La Pologne est aussi le fer de lance de l’exploitation des gaz de schiste dont elle possède les gisements les plus importants en Europe. Elle prévoit de passer à l’exploitation de ses gisements dès 2014. Les gaz de schiste sont une opportunité pour développer son indépendance énergétique par rapport à la Russie, son principal fournisseur gazier.

La Pologne en 2030 ?

L’économie polonaise manque d’investissements en R&D et lance de nombreuses collaborations scientifiques pour y remédier: sur le nucléaire, avec des collaborations universitaires de haut niveau, mais aussi sur la chimie à la recherche de nouvelles sources d’énergie.

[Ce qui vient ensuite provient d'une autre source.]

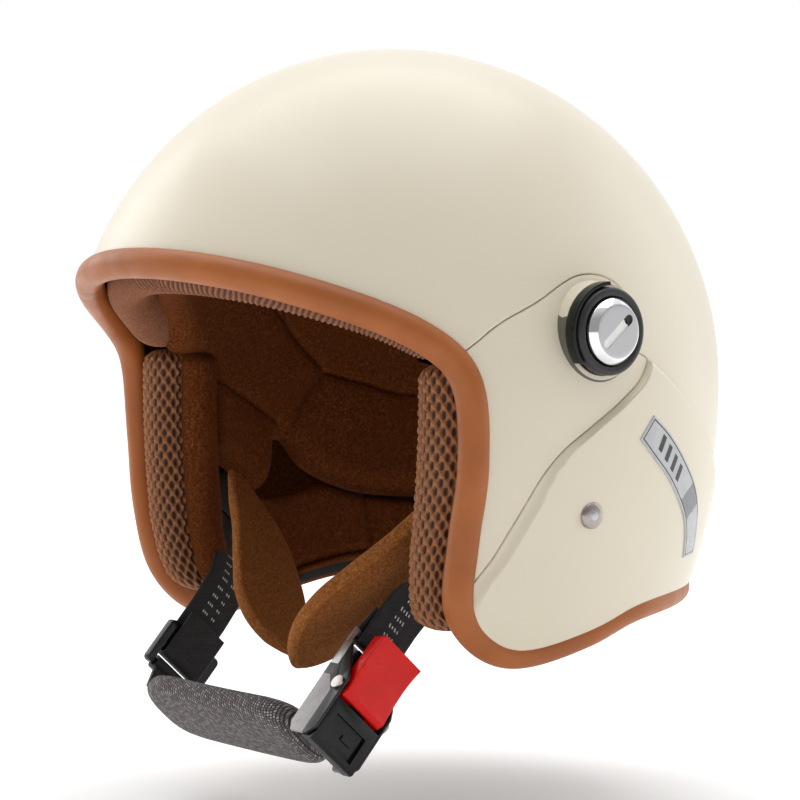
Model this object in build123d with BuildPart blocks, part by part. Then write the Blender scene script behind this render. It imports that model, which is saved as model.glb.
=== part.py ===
"""Open face motorcycle helmet, as an assembly of separate pieces.

Millimetres. The front of the helmet faces -Y, the wearer's left is +X and up is +Z. The origin is
the centre of the head cavity, on the helmet's middle plane, at the widest section of the shell.
"""
import math
import os

from build123d import *

os.makedirs("parts", exist_ok=True)

# ---- driving dimensions -----------------------------------------------------------------------
HALF_WIDTH = 125.0          # shell, middle plane to its widest point
FRONT_REACH = 137.0         # shell, origin to its foremost point
REAR_REACH = 143.0          # shell, origin to its rearmost point
CROWN_RISE = 138.0          # shell, origin to its top
LOWER_DROP = 182.0          # depth that the lower half would have if the shell were closed
SHELL_WALL = 4.0
BAND_RISE = 2.5             # raised lower band above the shell
PLATE_DEPTH = 2.0           # side plates let into the shell
SEAM_GAP = 0.35             # gap round each side plate
FOAM_INNER = 26.0           # inner face of the impact liner, below the shell's outer face
CLOTH_INNER = 38.0          # inner face of the comfort liner, below the shell's outer face
FIT_GAP = 0.3               # clearance between neighbouring layers
BEAD_HALF = 6.0             # half width of the edge trim
BEAD_PROUD = 4.0            # edge trim outside the shell
BEAD_DEPTH = 8.0            # edge trim inside the shell's outer face
REACH = 200.0               # long enough to cut right through the helmet

PIVOT_Y, PIVOT_Z = 1.9, 24.8        # visor pivot axis, parallel to X
BOSS_RADIUS, BOSS_FACE = 19.0, 125.6
COLLAR_RADIUS, COLLAR_BORE = 16.75, 13.2
CAP_RADIUS, CAP_FACE_RADIUS, CAP_TOP = 12.85, 10.5, 134.5
SHANK_RADIUS, RUNNING_GAP = 5.8, 0.08
COIN_SLOT = (17.0, 3.0, 2.0)        # length, width, depth
COIN_SLOT_ANGLE = 50.0

RIVET_Y, RIVET_Z = -1.3, -45.3      # chin strap rivets, parallel to X
RIVET_HEAD, RIVET_SHANK = 5.25, 2.4
STRAP_TILT = 42.0                   # strap plane, forward of vertical
WEB_WIDTH, WEB_THICK = 22.0, 1.6
HANGER_X, HANGER_THICK, HANGER_SLOT = 104.8, 1.5, 20.0

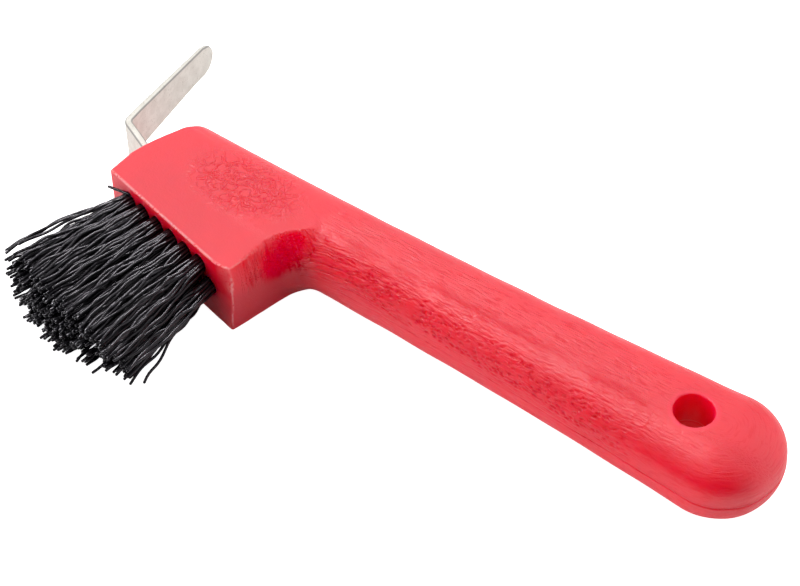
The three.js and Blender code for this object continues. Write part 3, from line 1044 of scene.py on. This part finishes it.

L’autre défi est celui du vieillissement de sa population sous l’effet conjugué d’une forte émigration des jeunes (près de 4 millions sont partis à l’étranger) et une forte chute du taux de fécondité (1.26 enfants par femme) qui n’assure plus le renouvellement des générations.

Enfin, la société polonaise est en mutation, traversée par des courants qui remettent en cause des identités fortes comme la place de l’Eglise dans la société. Les 10% obtenus par le Mouvement de Palikot, parti libéral et anticlérical fondé en 2005, sont un signal fort de ce désir d’évolutions sociales.

NDLR: Après une forte désillusion post intégration, la Pologne travaille à la définition de son rôle et ses zones d’influence au sein de l’Union. Avec une carte mentale de l’Europe différente de celle de la France ou de l’Allemagne, elle sera demain le 6ème Grand, très probablement.